● WHAT YOU SHOULD DO: Pick out every line holding the string "this" and copy it.
··· MATERIAL PROVIDED
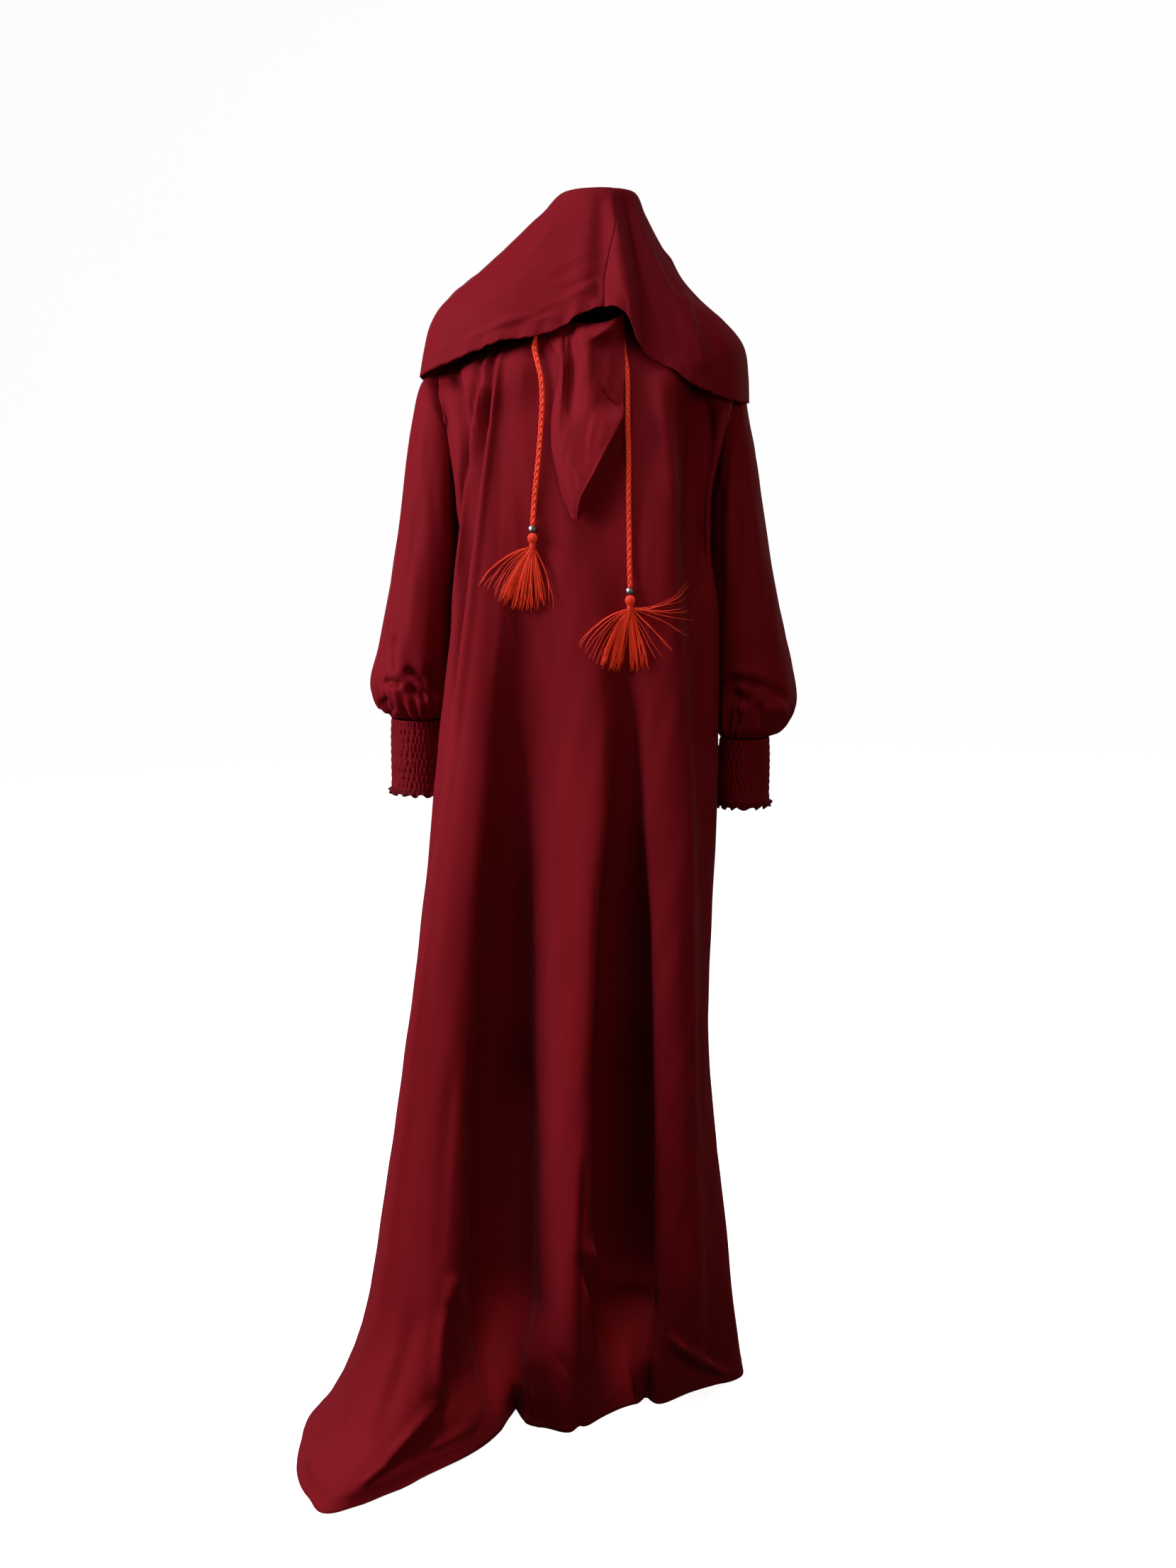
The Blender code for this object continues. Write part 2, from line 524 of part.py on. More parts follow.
def build_sleeve(name, rings, side, grids, collection):
    """A sleeve from its armhole to the gathers that meet the cuff."""
    loop = armhole(grids, side)
    count = len(loop)
    places = np.array(SLEEVE_ROWS, float)
    points = ring_table(rings, count, places)
    fade = np.clip(1 - places / SLEEVE_EASE, 0, 1) ** 2
    points += (loop - points[:, 0])[:, None] * fade[None, :, None]
    normals = outward(points, side)
    share = np.clip((places - GATHER_START) / (places[-1] - GATHER_START), 0, 1)
    share *= np.where(places == places[-1], LAST_GATHER, 1.0)
    wave = np.cos(GATHERS * 2 * math.pi * np.arange(count) / count)
    points += normals * (wave[:, None] * share[None, :] * GATHER_DEPTH)[..., None]
    normals = outward(points, side)
    normals[:, 0] = unit(normals[:, 0] * (0, 1, 1))
    normals[:, -1] = unit(normals[:, -1] * (1, 1, 0))
    inner = points - normals * WALL
    if side > 0:
        points, inner = points[::-1], inner[::-1]
    wall(name, points, inner, collection, closed=True)


def build_cuff(name, rings, side, collection):
    """A smocked cuff: puckers raised between its elastic rows over a plain inside."""
    count = 2 * GATHERS
    places = np.linspace(0, len(rings) - 1, SMOCK_ROWS + 1)
    plain = ring_table(rings, count, places)
    normals = outward(plain, side)
    i, j = np.meshgrid(np.arange(count), np.arange(SMOCK_ROWS + 1), indexing="ij")
    pucker = ((i + j) % 2) * SMOCK_DEPTH
    outer = plain + normals * pucker[..., None]
    inner = plain - normals * WALL
    if side > 0:
        outer, inner = outer[::-1], inner[::-1]
    wall(name, outer, inner, collection, closed=True)


def hood_ribs(grids):
    """The hood's edge all round, from the centre front over the wearer's left to the back and on."""
    outer, normals = grids["back_panel"]
    first, last = HOOD_REST_COLUMNS
    stand = SEAM + WALL
    ribs = [(row[:3], None, row[3:]) for row in (EDGE_RIGHT[0], *EDGE_LEFT)]
    for column in range(first, last + 1):
        edge = outer[column, HOOD_REST_ROW] + normals[column, HOOD_REST_ROW] * stand
        lift = normals[column, HOOD_REST_ROW - 1] * (stand + HOOD_LIFT)
        above = outer[column, HOOD_REST_ROW - 1] + lift
        ribs.append((edge, (above, normals[column, HOOD_REST_ROW]), REST_STAND_OFF))
    ribs.extend((row[:3], None, row[3:]) for row in EDGE_RIGHT[:0:-1])
    back_seam = 1 + len(EDGE_LEFT) + (len(outer) - 1) // 2 - first
    return ribs, back_seam


def hood_points(ribs):
    """Grid of ribs from the crown down to the edge."""
    crown = np.array(CROWN)
    grid = []
    for rim, lift, bulge in ribs:
        way = unit(np.array(rim[:2]) - crown[:2])
        top = np.array([*(crown[:2] + way * CROWN_RADIUS), crown[2] - CROWN_DROP])
        chord = np.array(rim) - top
        level = np.array([*way, 0.0])
        along = unit(chord)
        out = unit(level - along * level.dot(along))
        stand = curve_through((0, 0.4, 0.8, 1), ((0.0,), (bulge[0],), (bulge[1],), (0.0,)), HOOD_ROWS)
        line = top + chord * np.array(HOOD_ROWS)[:, None] + out * stand
        if lift is not None:
            line[-2] = lift[0]
        dome = crown * (1 - DOME_SHARE) + top * DOME_SHARE + np.array([0, 0, CROWN_DROP * DOME_RISE])
        grid.append(np.concatenate([[crown, dome], line]))
    return np.array(grid)


def build_hood(grids, collection):
    """Both halves of the hood, 0.3 mm apart along the seam over the crown."""
    ribs, back_seam = hood_ribs(grids)
    outer = hood_points(ribs)
    normals = grid_normals(outer, True)
    normals[:, 0] = (0.0, 0.0, 1.0)
    for number, (_, lift, _) in enumerate(ribs):
        if lift is not None:
            normals[number, -1] = lift[1]
    inner = outer - normals * WALL
    across = unit(np.roll(outer, -1, axis=0) - np.roll(outer, 1, axis=0))
    for name, first, last, side in (
        ("hood_left", 0, back_seam, 1),
        ("hood_right", back_seam, len(outer), -1),
    ):
        half = [number % len(outer) for number in range(first, last + 1)]
        half_outer, half_inner = outer[half], inner[half]
        for end, way in ((0, 1), (-1, -1)):
            shift = across[half[end]] * (way * HALF_SEAM)
            half_outer[end] += shift
            half_inner[end] += shift
        half_outer[:, 0] = np.array(CROWN) + (side * HALF_SEAM, 0, 0)
        half_inner[:, 0] = half_outer[:, 0] - (0, 0, WALL)
        wall(name, half_outer, half_inner, collection)


class Depth:
    """Reads y of the front panel's outer sheet at any x and z over the chest."""

    def __init__(self, panel):
        u = np.linspace(panel.places[0], panel.places[-1], DEPTH_COLUMNS)
        v = np.linspace(0, -HIP, DEPTH_ROWS)
        self.points = panel.sheet(u, v).reshape(-1, 3)
        self.normals = panel.normals(u, v).reshape(-1, 3)

    def at(self, x, z):
        near = np.argmin((self.points[:, 0] - x) ** 2 + (self.points[:, 2] - z) ** 2)
        point, normal = self.points[near], self.normals[near]
        return point[1] - (normal[0] * (x - point[0]) + normal[2] * (z - point[2])) / normal[1]


def build_chin(depth, collection):
    """The folded chin piece, its point hanging over the chest."""
    columns = len(Drape._fields) - 1
    table = np.empty((len(CHIN), columns, 3))
    for row, section in enumerate(CHIN):
        heights = curve_through((0, (columns - 1) / 2, columns - 1), section.z, np.arange(columns))
        for column, (x, stand) in enumerate(section[1:]):
            table[row, column] = (x, depth.at(x, heights[column]) - stand, heights[column])
    down = curve_through(np.arange(len(CHIN)), table, CHIN_ROWS)
    outer = curve_through(np.arange(columns), down.swapaxes(0, 1), CHIN_COLUMNS)
    inner = outer - grid_normals(outer, False) * WALL
    wall("chin_drape", outer, inner, collection)


def build_cord(name, route, collection):
    """A drawstring end along its route."""
    route = np.array(route)
    knots = np.concatenate([[0], np.cumsum(np.linalg.norm(np.diff(route, axis=0), axis=1))])
    points = curve_through(knots, route, np.linspace(0, knots[-1], CORD_STEPS))
    curve = bpy.data.curves.new(name, "CURVE")
    curve.dimensions = "3D"
    curve.bevel_depth = CORD_RADIUS
    curve.bevel_resolution = 2
    curve.use_fill_caps = True
    spline = curve.splines.new("POLY")
    spline.points.add(len(points) - 1)
    for place, point in zip(spline.points, points):
        place.co = (*point, 1.0)
    file_under(bpy.data.objects.new(name, curve), collection, BRAID)


def build_bead(name, place, collection):
    """A fluted metal bead round the cord."""
    tube = (BEAD_RADIUS - CORD_RADIUS - SEAM) / 2
    bpy.ops.mesh.primitive_torus_add(
        major_segments=2 * BEAD_FLUTES, minor_segments=BEAD_SIDES, major_radius=BEAD_RADIUS - tube,
        minor_radius=tube, location=place,
    )
    obj = bpy.context.object
    obj.name = obj.data.name = name
    for number, vertex in enumerate(obj.data.vertices):
        radius = math.hypot(vertex.co.x, vertex.co.y)
        if radius > BEAD_RADIUS - tube and (number // BEAD_SIDES) % 2:
            vertex.co.x *= 1 - FLUTE_DEPTH / radius
            vertex.co.y *= 1 - FLUTE_DEPTH / radius
        vertex.co.z *= BEAD_HALF_HEIGHT / tube
    obj.data.shade_smooth()
    file_under(obj, collection, METAL)


def strand(body, points):
    """One strand: a three-sided tube along its points that tapers to its tip."""
    rings = []
    for before, point, after in zip([points[0], *points], points[:-1], points[1:]):
        along = unit(after - before)
        side = unit(np.cross(along, (0.0, 1.0, 0.0)))
        other = np.cross(along, side)
        ring = []
        for corner in range(3):
            turn = 2 * math.pi * corner / 3
            offset = side * math.cos(turn) + other * math.sin(turn)
            ring.append(body.verts.new(point + offset * STRAND_RADIUS))
        rings.append(ring)
    body.faces.new(rings[0][::-1])
    for low, high in zip(rings[:-1], rings[1:]):
        for k in range(3):
            body.faces.new((low[k], low[k - 2], high[k - 2], high[k]))
    tip = body.verts.new(points[-1])
    for k in range(3):
        body.faces.new((rings[-1][k], rings[-1][k - 2], tip))


def tassel_strands(tassel, depth):
    """Each strand's points: down inside the neck, a bend, then out over the cloth, drooping."""
    root = np.array(tassel.knob) - (0, 0, NECK_DROP + NECK_LENGTH - ROOT_DEPTH)
    columns = len(tassel.angles)
    for layer in range(STRAND_LAYERS):
        angles = tassel.front_angles if layer == 0 else tassel.angles
        deep = layer - (STRAND_LAYERS - 1) / 2
        for column, angle in enumerate(angles):
            aside = column - (columns - 1) / 2
            lean = math.radians(angle)
            reach = STRAND_LENGTH * (1 - 0.06 * ((2 * column + layer) % 3))
            start = root + (aside * STRAND_SPACING, deep * LAYER_SPACING, 0)
            drop = ROOT_DEPTH + BEND_DROP + BEND_STEP * min(column, columns - 1 - column)
            bend = start + (0, 0, -drop)
            way = np.array([math.sin(lean), 0, -math.cos(lean)])
            droop = np.array([math.cos(lean), 0, math.sin(lean)]) * math.sin(lean) * reach * DROOP
            middle = bend + way * reach * 0.5 + droop
            end = bend + way * reach
            for point, spread in ((middle, LAYER_SPREAD / 2), (end, LAYER_SPREAD)):
                rest = depth.at(point[0], point[2]) - STRAND_LIFT
                point[1] = rest - ((STRAND_LAYERS - 1) / 2 - deep) * spread
            yield [start, bend, middle, end]


def build_tassel(name, tassel, depth, collection, helpers):
    """A wrapped knob and neck with strands that fan out over the cloth."""
    bpy.ops.mesh.primitive_uv_sphere_add(
        segments=12, ring_count=8, radius=KNOB_RADIUS, location=tassel.knob
    )
    knob = bpy.context.object
    knob.name = knob.data.name = name
    for vertex in knob.data.vertices:
        vertex.co.z *= KNOB_HALF_HEIGHT / KNOB_RADIUS
    file_under(knob, collection, BRAID)
    x, y, z = tassel.knob
    bpy.ops.mesh.primitive_cone_add(
        vertices=14, radius1=NECK_LOW_RADIUS, radius2=NECK_TOP_RADIUS, depth=NECK_LENGTH,
        location=(x, y, z - NECK_DROP - NECK_LENGTH / 2),
    )
    neck = bpy.context.object
    neck.name = neck.data.name = name + "_neck"
    body = bmesh.new()
    for points in tassel_strands(tassel, depth):
        strand(body, points)
    bmesh.ops.recalc_face_normals(body, faces=body.faces)
    mesh = bpy.data.meshes.new(name + "_strands")
    body.to_mesh(mesh)
    body.free()
    strands = bpy.data.objects.new(name + "_strands", mesh)
    for helper in (neck, strands):
        file_under(helper, helpers)
        helper.hide_render = True
        helper.display_type = "WIRE"
        union = knob.modifiers.new(helper.name, "BOOLEAN")
        union.operation = "UNION"
        union.object = helper


def main():
    for obj in list(bpy.data.objects):
        bpy.data.objects.remove(obj)
    dress = bpy.data.collections.new("prayer_dress")
    helpers = bpy.data.collections.new("helpers")
    bpy.context.scene.collection.children.link(dress)
    bpy.context.scene.collection.children.link(helpers)
    grids = build_panels(dress)
    build_sleeve("sleeve_right", SLEEVE_RIGHT, -1, grids, dress)
    build_sleeve("sleeve_left", SLEEVE_LEFT, 1, grids, dress)
    build_cuff("cuff_right", CUFF_RIGHT, -1, dress)
    build_cuff("cuff_left", CUFF_LEFT, 1, dress)
    build_hood(grids, dress)
    depth = Depth(PANELS[0])
    build_chin(depth, dress)
    for side, route, bead_place, tassel in (
        ("right", CORD_RIGHT, BEAD_RIGHT, TASSEL_RIGHT),
        ("left", CORD_LEFT, BEAD_LEFT, TASSEL_LEFT),
    ):
        build_cord("cord_" + side, route, dress)
        build_bead("bead_" + side, bead_place, dress)
        build_tassel("tassel_" + side, tassel, depth, dress, helpers)


PANELS = body_panels()
main()
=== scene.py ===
"""Looks of the hooded prayer dress: crepe, smocking, plaited drawstrings, beads and tassels.

Laid out as a Blender add-on and run as a script. Metres, +Z up. The front faces -Y and +X is the
wearer's left. The tables of folds, rings and edges follow the solids' own sizes, so every sheet lies on
its solid. A few folds and a few points of the hood's edge lie some millimetres beside it.
"""

import math
from collections import namedtuple

import bmesh
import bpy
import numpy as np
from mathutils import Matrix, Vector
from mathutils.bvhtree import BVHTree


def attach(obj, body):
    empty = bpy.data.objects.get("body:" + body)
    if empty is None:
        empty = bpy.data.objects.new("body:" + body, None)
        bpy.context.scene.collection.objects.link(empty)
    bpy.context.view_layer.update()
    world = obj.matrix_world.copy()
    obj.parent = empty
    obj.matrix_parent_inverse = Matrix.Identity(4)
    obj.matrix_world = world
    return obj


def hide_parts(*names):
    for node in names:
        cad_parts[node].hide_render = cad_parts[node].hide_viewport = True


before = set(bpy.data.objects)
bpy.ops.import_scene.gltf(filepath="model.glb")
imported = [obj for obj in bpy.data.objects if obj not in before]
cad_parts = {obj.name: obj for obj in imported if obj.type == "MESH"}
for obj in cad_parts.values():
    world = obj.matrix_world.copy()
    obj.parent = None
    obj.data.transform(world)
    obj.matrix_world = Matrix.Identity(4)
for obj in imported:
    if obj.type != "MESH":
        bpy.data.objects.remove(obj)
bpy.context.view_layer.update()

bl_info = {
    "name": "Hooded prayer dress",
    "version": (1, 0, 0),
    "blender": (4, 5, 0),
    "location": "View3D > Sidebar > Prayer dress",
    "description": "Builds the cloth, drawstrings, beads and tassels of a hooded prayer dress",
    "category": "Object",
}

# Driving sizes, shared with the solids
FLOOR = -1.42
WALL = 0.0015
SEAM = 0.0003
HALF_SEAM = SEAM / 2
STEP = 1e-4
NECK_POINT = (0.075, 0.000, 0.008)
SHOULDER_TIP = (0.195, 0.005, -0.050)
YOKE, UNDERARM, HIP, KNEE, LOW = -0.110, -0.205, -0.550, -0.950, -1.220
CHEST_DEPTH = 0.048
DEPTHS = (0.0, CHEST_DEPTH, -YOKE, -UNDERARM, -HIP, -KNEE, -LOW)
ARM_DEPTH = DEPTHS[3]
RUN_OUT = 0.06
HEM_PULL, HEM_SOFTNESS = 0.42, 0.33
CROWN = (0.014, 0.000, 0.181)
CROWN_RADIUS = 0.046
CROWN_DROP = 0.005
DOME_SHARE, DOME_RISE = 0.55, 0.3
HOOD_ROWS = (0.0, 0.1, 0.22, 0.36, 0.5, 0.64, 0.77, 0.9, 1.0)
HOOD_REST_DEPTH, HOOD_LIFT_DEPTH, HOOD_LIFT = 0.123, 0.1025, 0.004
REST_STAND_OFF = (0.020, 0.018)
SLEEVE_EASE = 2.0

# Units and the creases' shape
FULL_TURN = 2 * math.pi
MM_PER_METRE = 1000
TINY = 1e-12
# How much lower a point looks in a view from above for each metre that it stands nearer
SEEN_LEAN = 0.4
# Farther than any point lies, where a piece has no hem or seam to draw
FAR = 1.0
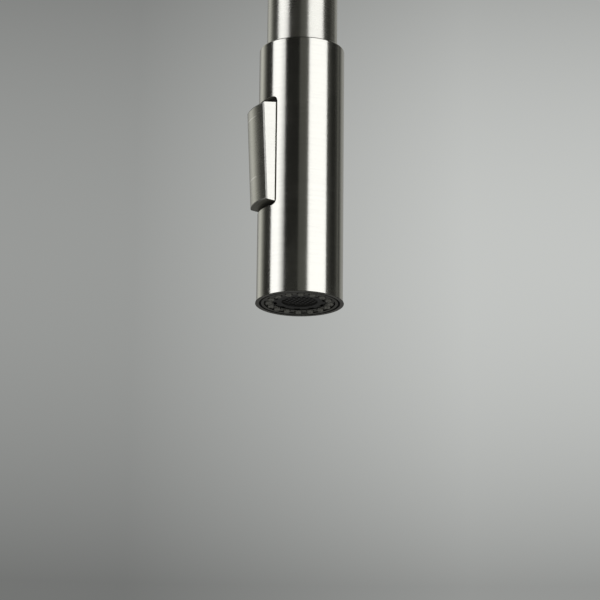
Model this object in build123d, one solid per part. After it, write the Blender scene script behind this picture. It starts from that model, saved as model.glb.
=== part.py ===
from build123d import *
from math import cos, pi, radians, sin, sqrt, tan
import os

# Pull-down spray head of a kitchen tap, docked on the straight end of its spout tube.
# Millimetres, +Z up. The origin is the centre of the spout tube's upper cut end, where the rest of the
# tap carries it. The head hangs below it, its rocker faces -Y and the water leaves downwards.
# Places inside the head are depths below the head's flat top. A negative depth lies above the top.

# ---------------------------------------------------------------- spout tube and dock
tube_d = 29.0              # outside diameter of the spout tube
tube_wall = 1.2
tube_len = 40.0            # straight end of the spout
tube_edge = 0.3            # bevel on the tube's lower edge
dock_gap = 0.4             # open joint between the tube and the docked head
sleeve_len = 31.0          # docking sleeve, from its mouth up
mouth_recess = 0.5         # the sleeve's mouth is set back into the tube
mouth_bevel = 1.0
shoulder_t = 1.5           # shelf in the sleeve that carries the magnet
magnet_t = 4.0
magnet_w = 2.45
magnet_ledge = 0.2         # shelf beyond the magnet's bore, round the hose
magnet_pocket_wall = 1.2   # sleeve wall around the magnet
dock_play = 0.3            # steel ring to shelf when docked
sleeve_key_wall = 1.15     # sleeve behind the key grooves

# ---------------------------------------------------------------- inlet on the hose's end
collar_wall = 1.9          # keyed collar that slides in the sleeve
collar_len = 17.5
collar_gap = 0.35         # collar above the head's top, so that the head turns freely
key_count = 6
key_w = 2.2
key_h = 0.9
steel_ring_t = 2.0
steel_ring_set = 0.5       # steel ring short of the collar's edge
thread_core_d = 14.0       # core of the M15 x 1 hose thread
thread_len = 10.0
thread_wall = 0.9
filter_t = 1.2
filter_ledge = 1.35        # filter's seat round the waterway
filter_mesh_t = 0.4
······
● CORRECT ANSWER:
The Blender code for this object continues. Write part 2, from line 524 of part.py on. More parts follow.
Model this object in build123d, one solid per part. After it, write the Blender scene script behind this picture. It starts from that model, saved as model.glb.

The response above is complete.